THE EXERCISE >> The material below contains a line with "apex = bm.verts.new((APEX_X" and a line with "bpy.context.scene.collection.objects.link(empty)". Copy exactly those two lines and all lines between them.

──────────────────────────────

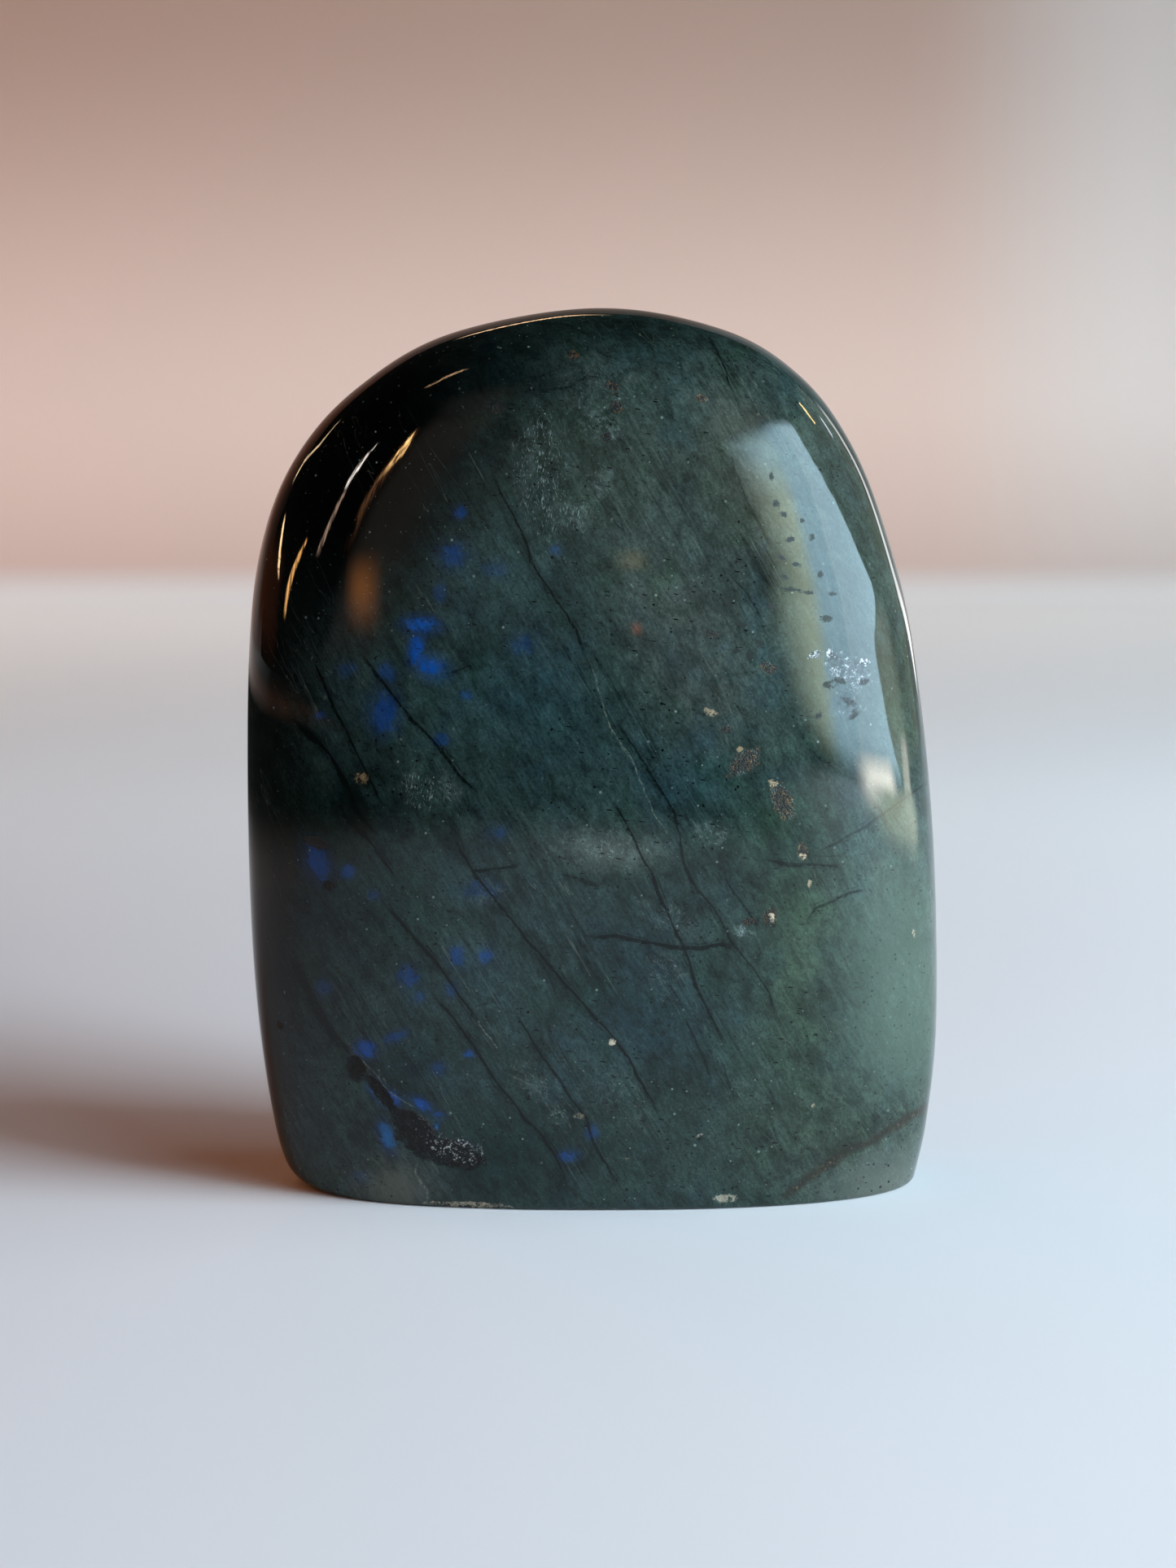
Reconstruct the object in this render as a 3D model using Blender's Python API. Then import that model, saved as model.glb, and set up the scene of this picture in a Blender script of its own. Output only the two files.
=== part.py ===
"""Polished labradorite freeform: one solid stone, rounded on every side, that stands on a flat sawn base.

Axes: X across the broad face, Y into the stone from that face, Z up. The origin is on the base's plane, under
the middle of the stone's width and thickness.
"""

import math

import bmesh
import bpy
import numpy as np

MM = 0.001

# Driving dimensions of the stone, in millimetres.
HEIGHT = 100.0
APEX_X = 0.4
# The widest line, from which the front and back swell, lies this far behind the middle of the thickness.
WIDEST_Y = 0.7
# The broad face's outline from the base, where the left side is fuller at the shoulder: (x, height) points.
LEFT_EDGE = [
    (-35.3, 0.0), (-37.3, 7.0), (-39.1, 22.0), (-39.65, 41.0), (-39.1, 62.5),
    (-37.2, 75.0), (-33.2, 84.0), (-26.4, 91.3), (-16.0, 97.2),
]
RIGHT_EDGE = [
    (37.4, 0.0), (38.8, 7.5), (39.65, 20.0), (38.7, 42.0), (36.1, 62.5),
    (32.9, 75.0), (28.9, 84.8), (23.1, 92.4), (14.4, 97.6),
]
# How far the polished front and back swell from the widest line, at each height.
FRONT_SWELL = [
    (13.3, 0.0), (15.8, 20.0), (17.0, 42.0), (16.5, 62.0), (15.0, 77.0), (12.9, 88.0), (9.4, 95.5),
]
BACK_SWELL = [
    (12.9, 0.0), (14.8, 20.0), (15.6, 42.0), (14.9, 62.0), (13.3, 77.0), (11.2, 88.0), (7.9, 95.5),
]
# The exponent of each level section: 2 is an ellipse, and more is squarer.
SECTION_POWER = 2.35
# The rolled edge round the base: a narrow one, but well rounded at the left end.
BASE_ROLL = 0.7
CORNER_ROLL = 2.5
CORNER_DIRECTION = math.radians(188.0)
CORNER_SPREAD = math.radians(24.0)

# How finely the solid is divided.
SECTION_POINTS = 84
LEVELS = 38
ROLL_LEVELS = 3
CURVE_STEPS = 60

STONE_COLOUR = (0.045, 0.075, 0.078, 1.0)
STONE_ROUGHNESS = 0.12


def clear_scene():
    """Removes every object, so that the scene holds only the stone."""
    for obj in list(bpy.data.objects):
        bpy.data.objects.remove(obj, do_unlink=True)


def smooth_line(points):
    """A Catmull-Rom curve through the points, as many close points along it."""
    p = np.array(points, float)
    p = np.vstack([2 * p[0] - p[1], p, 2 * p[-1] - p[-2]])
    t = np.linspace(0.0, 1.0, CURVE_STEPS, endpoint=False)[:, None]
    spans = []
    for a, b, c, d in zip(p[:-3], p[1:-2], p[2:-1], p[3:]):
        spans.append(
            0.5 * (2 * b + (c - a) * t + (2 * a - 5 * b + 4 * c - d) * t**2 + (3 * b - a - 3 * c + d) * t**3)
        )
    return np.vstack(spans + [p[-2:-1]])


def over_the_top(left, right, apex):
    """One smooth curve up the left points, over the apex and down the right ones, split again at its apex."""
    curve = smooth_line(left + [apex] + right[::-1])
    top = len(left) * CURVE_STEPS
    return curve[: top + 1], curve[top:][::-1]


def distance_at(curve, height):
    """The curve's first coordinate where it reaches each height."""
    return np.interp(height, curve[:, 1], curve[:, 0])


class StoneShape:
    """The stone's surface: a superellipse at each height, whose half-widths follow the edge and swell curves."""

    def __init__(self):
        apex = (APEX_X, HEIGHT)
        self.left, self.right = over_the_top(LEFT_EDGE, RIGHT_EDGE, apex)
        front = [(-depth, height) for depth, height in FRONT_SWELL]
        self.front, self.back = over_the_top(front, BACK_SWELL, (0.0, HEIGHT))

    def point(self, turn, height):
        """The surface point at this height, in the direction turn: 0 is +X and a quarter turn is the back."""
        across, deep = np.cos(turn), np.sin(turn)
        middle = APEX_X * np.clip(height / HEIGHT, 0.0, 1.0)
        half_width = np.where(across < 0, middle - distance_at(self.left, height),
                              distance_at(self.right, height) - middle)
        half_depth = np.where(deep < 0, -distance_at(self.front, height), distance_at(self.back, height))
        reach = (np.abs(across) ** SECTION_POWER + np.abs(deep) ** SECTION_POWER) ** (-1.0 / SECTION_POWER)
        x = middle + half_width * across * reach
        y = WIDEST_Y + half_depth * deep * reach
        return np.stack([x, y, height], axis=-1)

    def turns(self, count):
        """Directions that space the points evenly round the section at mid height, starting at +X."""
        fine = np.linspace(0.0, 2 * math.pi, 4001)
        ring = self.point(fine, np.full(fine.shape, HEIGHT / 2))
        steps = np.linalg.norm(np.diff(ring, axis=0), axis=1)
        travelled = np.concatenate([[0.0], np.cumsum(steps)])
        return np.interp(np.arange(count) / count * travelled[-1], travelled, fine)

    def heights(self, count):
        """Heights that space the levels evenly along the left edge, from the base to just under the apex."""
        steps = np.linalg.norm(np.diff(self.left, axis=0), axis=1)
        travelled = np.concatenate([[0.0], np.cumsum(steps)])
        return np.interp(np.arange(count) / count * travelled[-1], travelled, self.left[:, 1])

    def roll(self, turn):
        """The radius of the rolled base edge in each direction."""
        off = np.angle(np.exp(1j * (turn - CORNER_DIRECTION)))
        return BASE_ROLL + (CORNER_ROLL - BASE_ROLL) * np.exp(-((off / CORNER_SPREAD) ** 2))

    def rings(self):
        """Every ring of points from the base up: first those of the rolled base edge, then the levels of the wall."""
        turn = self.turns(SECTION_POINTS)
        radius = self.roll(turn)
        rings = []
        for step in range(ROLL_LEVELS):
            bend = math.pi / 2 * step / ROLL_LEVELS
            wall = self.point(turn, radius * (1 - math.cos(bend)))
            inset = radius * (1 - math.sin(bend))
            outward = (wall - [0, WIDEST_Y, 0]) * [1, 1, 0]
            outward /= np.linalg.norm(outward, axis=1)[:, None]
            rings.append(wall - outward * inset[:, None])
        for level in self.heights(LEVELS):
            rings.append(self.point(turn, radius + level * (HEIGHT - radius) / HEIGHT))
        return rings


def stone_mesh(shape):
    """The closed mesh: the flat base, a band of faces between each ring and the next, and a fan at the apex."""
    bm = bmesh.new()
    loops = [[bm.verts.new(point * MM) for point in ring] for ring in shape.rings()]
    bm.faces.new(loops[0][::-1])
    for lower, upper in zip(loops, loops[1:]):
        for i in range(SECTION_POINTS):
            j = (i + 1) % SECTION_POINTS
            bm.faces.new((lower[i], lower[j], upper[j], upper[i]))
    apex = bm.verts.new((APEX_X * MM, WIDEST_Y * MM, HEIGHT * MM))
    for i in range(SECTION_POINTS):
        bm.faces.new((loops[-1][i], loops[-1][(i + 1) % SECTION_POINTS], apex))
    bmesh.ops.recalc_face_normals(bm, faces=bm.faces)
    mesh = bpy.data.meshes.new("labradorite_stone")
    bm.to_mesh(mesh)
    bm.free()
    return mesh


def polished_stone():
    """The stone's plain material: dark blue-green feldspar with a polish."""
    material = bpy.data.materials.new("polished_labradorite")
    material.use_nodes = True
    shader = material.node_tree.nodes["Principled BSDF"]
    shader.inputs["Base Color"].default_value = STONE_COLOUR
    shader.inputs["Roughness"].default_value = STONE_ROUGHNESS
    shader.inputs["Metallic"].default_value = 0.0
    return material


def build():
    """Clears the scene and makes the one stone."""
    clear_scene()
    mesh = stone_mesh(StoneShape())
    mesh.materials.append(polished_stone())
    mesh.shade_smooth()
    mesh.set_sharp_from_angle(angle=math.radians(40.0))
    stone = bpy.data.objects.new("labradorite_stone", mesh)
    bpy.context.scene.collection.objects.link(stone)


build()
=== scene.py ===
"""Polished labradorite, dressed: its fine mesh and finish, and the table, window and camera that show it.

The stone is one piece. Its form is the solid's own: a superellipse at every height, whose four half-widths
follow the outline and the swell of the front and back. Its marks are placed by where they stand in the
photograph's frame of 1445 by 1927 pixels, through the fitted camera, and are kept on the mesh as attributes
that the finish reads. Lengths are in millimetres until a mesh is made.
"""

from __future__ import annotations

import logging
import math
from dataclasses import dataclass, field
from enum import Enum
from typing import Any, Callable, ClassVar, Sequence

import bpy
import numpy as np
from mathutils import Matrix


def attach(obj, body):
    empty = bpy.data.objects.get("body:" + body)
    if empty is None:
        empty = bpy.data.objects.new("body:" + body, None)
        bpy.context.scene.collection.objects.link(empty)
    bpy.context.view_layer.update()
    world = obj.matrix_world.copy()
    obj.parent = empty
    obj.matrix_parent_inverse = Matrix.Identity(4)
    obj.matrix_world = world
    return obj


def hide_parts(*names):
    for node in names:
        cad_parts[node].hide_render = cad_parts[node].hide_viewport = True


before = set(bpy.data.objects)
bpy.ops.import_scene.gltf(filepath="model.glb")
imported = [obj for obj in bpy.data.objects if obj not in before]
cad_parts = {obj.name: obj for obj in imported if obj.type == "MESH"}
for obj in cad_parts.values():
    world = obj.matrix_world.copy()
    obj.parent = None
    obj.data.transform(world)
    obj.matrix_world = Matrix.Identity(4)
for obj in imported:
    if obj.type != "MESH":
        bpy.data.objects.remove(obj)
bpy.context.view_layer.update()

LOG = logging.getLogger("labradorite")
MM = 0.001
STONE_NODE = "labradorite_stone"
STONE_SLOT = "polished_labradorite"

Colour = tuple[float, float, float]
Place = tuple[float, float]
Point = tuple[float, float, float]
BLACK: Colour = (0.0, 0.0, 0.0)
LEAST_LENGTH = 1e-9


def smooth(low: float, high: float, value: np.ndarray) -> np.ndarray:
    """Rises smoothly from 0 at low to 1 at high: 3t^2 - 2t^3 of the way between them."""
    t = np.clip((value - low) / (high - low), 0.0, 1.0)
    return t * t * (3.0 - 2.0 * t)


def screen(red: int, green: int, blue: int) -> Colour:
    """The linear colour of a screen colour given from 0 to 255."""
    shares = (c / 255 for c in (red, green, blue))
    return tuple(c / 12.92 if c < 0.0405 else ((c + 0.055) / 1.055) ** 2.4 for c in shares)


def grid_faces(rows: int, columns: int, closed: bool = False) -> np.ndarray:
    """The four-sided faces between the points of a grid that are numbered row by row.

    Each face goes from a point to the next in its row, up to the next row and back.

    Args:
        rows: how many rows the grid has.
        columns: how many points each row has.
        closed: whether each row is a ring, whose last point is next to its first.

    Returns:
        The four point numbers of each face.
    """
    index = np.arange(rows * columns).reshape(rows, columns)
    beside = np.roll(index, -1, axis=1)
    if not closed:
        index, beside = index[:, :-1], beside[:, :-1]
    return np.stack([index[:-1], beside[:-1], beside[1:], index[1:]], axis=-1).reshape(-1, 4)


@dataclass(frozen=True)
class PhotoCamera:
    """The photograph's camera, fitted to the stone's outline and base. It is level and tipped down by fall.

    The fall is how far its axis drops for each millimetre ahead.
    """

    wide_px: int = 1445
    high_px: int = 1927
    focal_px: float = 2900.0
    place: Point = (-0.72, -267.3, 84.55)
    fall: float = 0.1424
    sensor: float = 36.0
    near_clip: float = 10.0

    def to_pixels(self, points: np.ndarray) -> tuple[np.ndarray, np.ndarray]:
        """Where points fall in the photograph.

        The depth is the way ahead along the tipped axis; the pixel is the focal length times the offset from
        that axis over the depth, from the middle of the frame.

        Args:
            points: places in millimetres, with x, y and z last.

        Returns:
            The pixel columns and the pixel rows.
        """
        across, ahead, up = np.moveaxis(points - np.array(self.place), -1, 0)
        tilt = math.atan(self.fall)
        depth = ahead * math.cos(tilt) - up * math.sin(tilt)
        rise = up * math.cos(tilt) + ahead * math.sin(tilt)
        column = self.wide_px / 2 + self.focal_px * across / depth
        return column, self.high_px / 2 - self.focal_px * rise / depth

    def make(self) -> bpy.types.Object:
        """Makes the scene's camera.

        Returns:
            The camera object, which is also the scene's camera.
        """
        data = bpy.data.cameras.new("photo_camera")
        data.sensor_width = self.sensor
        data.lens = self.focal_px / self.high_px * self.sensor
        data.clip_start = self.near_clip * MM
        camera = bpy.data.objects.new("photo_camera", data)
        camera.location = [c * MM for c in self.place]
        camera.rotation_euler = (math.pi / 2 - math.atan(self.fall), 0.0, 0.0)
        bpy.context.scene.collection.objects.link(camera)
        bpy.context.scene.camera = camera
        return camera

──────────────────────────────

THE SOLUTION >>
    apex = bm.verts.new((APEX_X * MM, WIDEST_Y * MM, HEIGHT * MM))
    for i in range(SECTION_POINTS):
        bm.faces.new((loops[-1][i], loops[-1][(i + 1) % SECTION_POINTS], apex))
    bmesh.ops.recalc_face_normals(bm, faces=bm.faces)
    mesh = bpy.data.meshes.new("labradorite_stone")
    bm.to_mesh(mesh)
    bm.free()
    return mesh


def polished_stone():
    """The stone's plain material: dark blue-green feldspar with a polish."""
    material = bpy.data.materials.new("polished_labradorite")
    material.use_nodes = True
    shader = material.node_tree.nodes["Principled BSDF"]
    shader.inputs["Base Color"].default_value = STONE_COLOUR
    shader.inputs["Roughness"].default_value = STONE_ROUGHNESS
    shader.inputs["Metallic"].default_value = 0.0
    return material


def build():
    """Clears the scene and makes the one stone."""
    clear_scene()
    mesh = stone_mesh(StoneShape())
    mesh.materials.append(polished_stone())
    mesh.shade_smooth()
    mesh.set_sharp_from_angle(angle=math.radians(40.0))
    stone = bpy.data.objects.new("labradorite_stone", mesh)
    bpy.context.scene.collection.objects.link(stone)


build()
=== scene.py ===
"""Polished labradorite, dressed: its fine mesh and finish, and the table, window and camera that show it.

The stone is one piece. Its form is the solid's own: a superellipse at every height, whose four half-widths
follow the outline and the swell of the front and back. Its marks are placed by where they stand in the
photograph's frame of 1445 by 1927 pixels, through the fitted camera, and are kept on the mesh as attributes
that the finish reads. Lengths are in millimetres until a mesh is made.
"""

from __future__ import annotations

import logging
import math
from dataclasses import dataclass, field
from enum import Enum
from typing import Any, Callable, ClassVar, Sequence

import bpy
import numpy as np
from mathutils import Matrix


def attach(obj, body):
    empty = bpy.data.objects.get("body:" + body)
    if empty is None:
        empty = bpy.data.objects.new("body:" + body, None)
        bpy.context.scene.collection.objects.link(empty)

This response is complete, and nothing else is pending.